Corporate falsehoods slammed, corn farms blamed for smog

Pointing to corn plantations for the animal-feed industry as the real cause of the smog in the North, experts also linked corn plantation to other problems such as deforestation and unjustified and unsustainable contract farming.

Biothai Foundation director Witoon Lianchamroon said at a seminar yesterday that the industry had uttered four falsehoods to the public. They were: wildfire was main the cause of the smog; the industry had no links to cornfield burning; the industry was not responsible for the transborder smog; and the industry was promoting sustainable agriculture.

“The statistics to back the claim that the wildfire was the main reason for the haze was taken from a National Park, Wildlife and Plant Conservation Department study that covered 25,611 rai of forestland. That cannot be used to account for 4.9 million rai of corn plantation areas in the northern region,” Witoon argued.

Regarding the second falsehood, he said the industry was the direct beneficiary from the corn plantations, both from selling corn seeds to the farmers and from buying their crops.

Expanding cultivation

As new land to expand corn cultivation in Thailand was in shortage, firms had to promote corn plantations in neighbouring countries. Hence, when farmers in these countries burn their cornfields, the smog would also affect Thailand, he said.

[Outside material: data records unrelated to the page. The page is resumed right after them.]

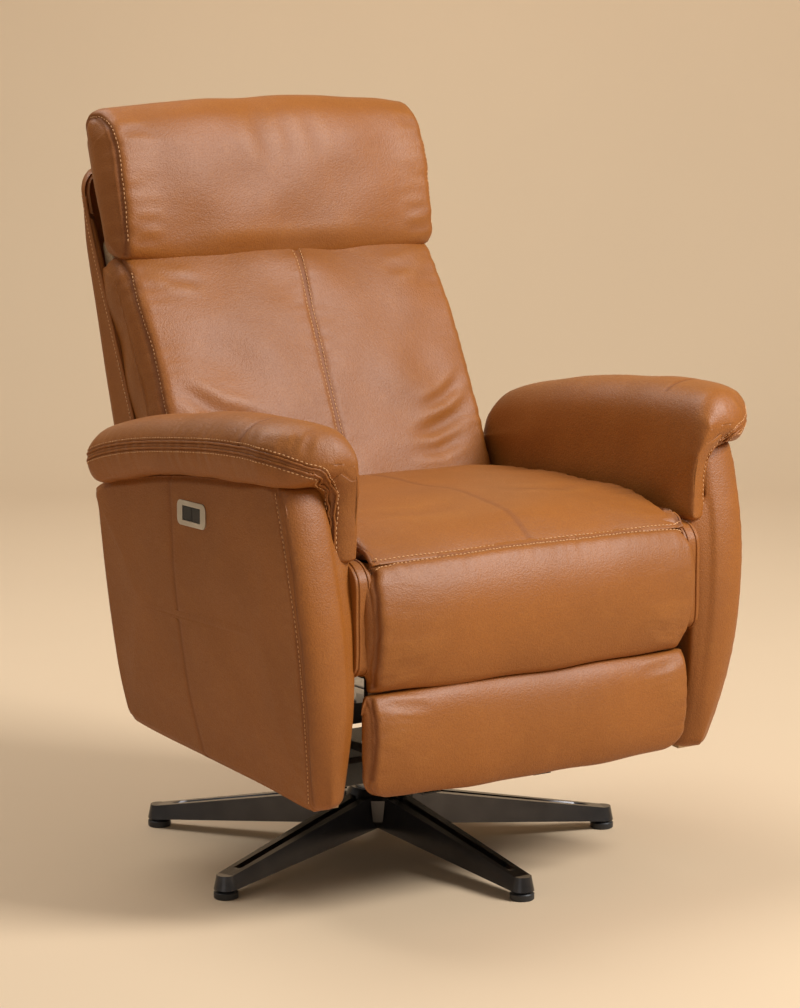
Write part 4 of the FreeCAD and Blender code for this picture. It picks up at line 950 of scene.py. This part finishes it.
roll_form = roll()
relax(roll_form, 0.15, 0.0014, 41)
sew(roll_form, FRONT_SEAM, 0.0040, 0.0022, 0.0007, 0.016, 0.020, 42)
for side in (-1, 1):
    line = ((-0.366, 0.490), (-0.380, 0.455), (-0.384, 0.410), (-0.378, 0.365), (-0.366, 0.332))
    sew(roll_form, [(side * 0.2655, y, z) for y, z in line], 0.0045, 0.0026, 0.0008, 0.026, 0.024, 43)
    for number in range(5):
        z = 0.338 + 0.010 * number
        inner = 0.19 - 0.01 * number
        crease = [(0.262, -0.376, z), (0.235, -0.386, z + 0.004), (inner, -0.388, z + 0.014)]
        fold(roll_form, mirrored(crease, side), 0.006, 0.0016)
roll_piece = shape("footrest_roll", roll_form)
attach(roll_piece, "footrest")
say_size("roll", roll_form)

# %% [markdown]
# ### The lower panel
#
# A thinner pad under the crease. Its lower corners are round, so its half width is a
# function of the height.

# %% The lower panel of the footrest
PANEL_OUTLINE = [
    (-0.3580, 0.3205), (-0.3690, 0.3120), (-0.3765, 0.2930), (-0.3790, 0.2650), (-0.3775, 0.2360),
    (-0.3720, 0.2080), (-0.3630, 0.1870), (-0.3530, 0.1790), (-0.3460, 0.1860), (-0.3455, 0.2200),
    (-0.3455, 0.2600), (-0.3455, 0.2950), (-0.3480, 0.3160),
]
PANEL_CORNER, PANEL_HALF, PANEL_FOOT = 0.030, 0.2670, 0.179


def lower_panel():
    """Outline of the panel; its half width is less by a quarter circle at the bottom corners."""
    ring = loop(PANEL_OUTLINE, 20, 230)
    free = smooth(-outline_normals(ring)[:, 0], 0.0, 0.7)
    down = np.clip(PANEL_CORNER - (ring[:, 1] - PANEL_FOOT), 0, PANEL_CORNER)
    half = PANEL_HALF - (PANEL_CORNER - np.sqrt(PANEL_CORNER**2 - down**2))
    spine = [(-0.357, 0.295), (-0.357, 0.205)]
    return pillow(ring, free, spine, half, 0.006, edge=0.012, bulge=0.008, across=170, tight=3.2)


panel_form = lower_panel()
relax(panel_form, 0.13, 0.0012, 51)
for side in (-1, 1):
    for number in range(5):
        z = 0.308 - 0.011 * number
        inner = 0.17 + 0.01 * number
        crease = [(0.258, -0.366, z), (0.225, -0.374, z - 0.003), (inner, -0.378, z - 0.010)]
        fold(panel_form, mirrored(crease, side), 0.006, 0.0014)
    line = ((-0.362, 0.314), (-0.371, 0.290), (-0.373, 0.262), (-0.370, 0.235), (-0.365, 0.212))
    sew(panel_form, [(side * 0.2620, y, z) for y, z in line], 0.0045, 0.0022, 0.0007, 0.024, 0.024, 53)
panel_piece = shape("footrest_panel", panel_form)
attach(panel_piece, "footrest")
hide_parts("footrest_pad")
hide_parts("footrest_pad")
ROWS_OF_FRONT_SEAM = ((roll_form, -0.0015, -0.0050), (seat_form, 0.0015, 0.0075))
for number, (form, inward, offset) in enumerate(ROWS_OF_FRONT_SEAM):
    wanted = even(np.array(FRONT_SEAM, float), 200) + np.array([0, inward, offset])
    path, up = drop_on(form, wanted, 0.0009)
    stitches(f"front_seam_stitches_{number + 1}", path, up, "footrest")
say_size("lower panel", panel_form)

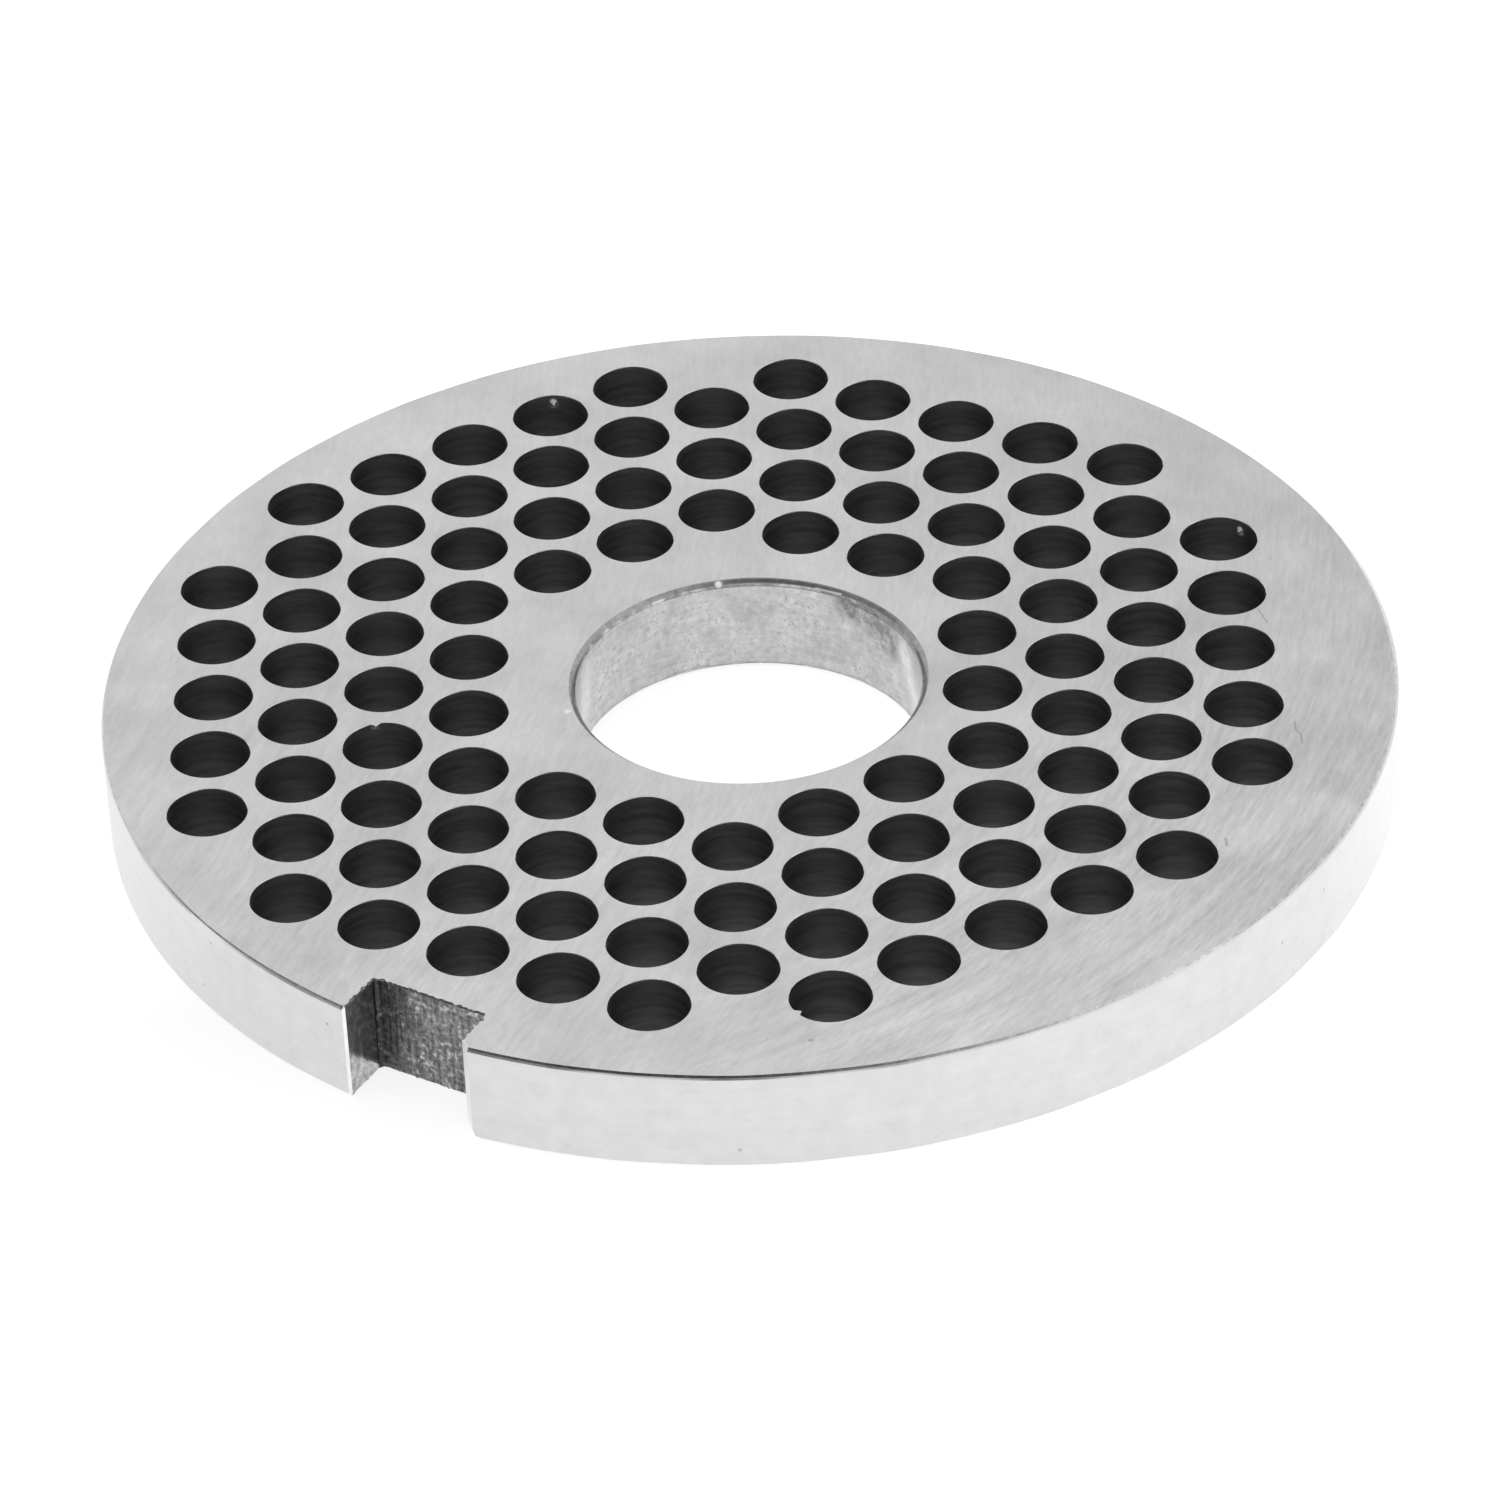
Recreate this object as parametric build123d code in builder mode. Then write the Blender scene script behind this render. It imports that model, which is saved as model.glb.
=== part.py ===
from build123d import *
import os
from math import ceil, sqrt

# Perforated plate of a meat grinder: one flat steel disc, turned, bored, drilled and
# slotted in a single piece.  Millimetres.  The origin is on the bore axis in the back
# face, +Z points out of the cutting face, and the key slot opens towards -Y.

# ---- driving dimensions ------------------------------------------------------------

# disc
outer_diameter = 82.0
plate_thickness = 6.7
rim_chamfer = 0.2

# bore for the worm's spigot
bore_diameter = 22.0
bore_chamfer = 0.4

# drilled hole field
hole_diameter = 5.0
hole_bridge = 1.236         # metal left between two neighbouring holes
hub_land = 1.0              # metal kept between the bore and the field
rim_land = 2.5              # metal kept between the field and the rim
field_offset_x = -1.7       # the drilling template sits a little off the bore axis
field_offset_y = -0.15
field_turn = 2.3            # degrees from the rows of holes to the X axis

# key slot in the rim, which stops the plate from turning in the grinder's barrel
slot_width = 7.85
slot_depth = 3.6
slot_root_left = 0.3        # radius left in the root by the cutter
slot_root_right = 0.2
slot_mouth_left = 0.25      # edge break where the slot meets the rim
slot_mouth_right = 0.8

# ---- derived sizes -----------------------------------------------------------------

outer_radius = outer_diameter / 2
bore_radius = bore_diameter / 2
hole_radius = hole_diameter / 2

hole_pitch = hole_diameter + hole_bridge
row_pitch = hole_pitch * sqrt(3) / 2
field_inner_radius = bore_radius + hub_land + hole_radius
field_outer_radius = outer_radius - rim_land - hole_radius

slot_floor = outer_radius - slot_depth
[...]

“Their corporate social responsibility projects also don’t really promote sustainable agriculture, as they encourage growing a single crop rather than mixed farming. They also forbid farmers from planting their own seeds,” he said. “The consumers should realise what is the real cost behind the products they consume,” he added.

Sarinee Achavanuntakul of Sal Forest Co Ltd revealed that since 2007, corn plantations in the North had expanded a lot as seen from satellite images. “The corn plantations also encroached on forestland - about 61 per cent of the expanding cornfields are in mountainous forestland. In the dry season, the farmers cannot bury corn stubble in the slopes, so they burn them instead,” she said, adding that it was hard for consumers to see the links between the livestock industry and corn plantation.

Deputy director of the Community of Agro-ecology Foundation Ubon Yuwa said corn plantation was based on contract farming. It involved management of natural resources for corporate profit, which weakened small farmers and destroyed the variety of crops.

“It is sad that animal-feed tycoons are so powerful that the rule of law cannot effectively apply to them. They can cut down the forests of a whole mountain, without getting caught, to plant corn,” he said. “The corn plantation on the slopes must be stopped and locals should be encouraged to shift to coffee or other local crops instead,” he added.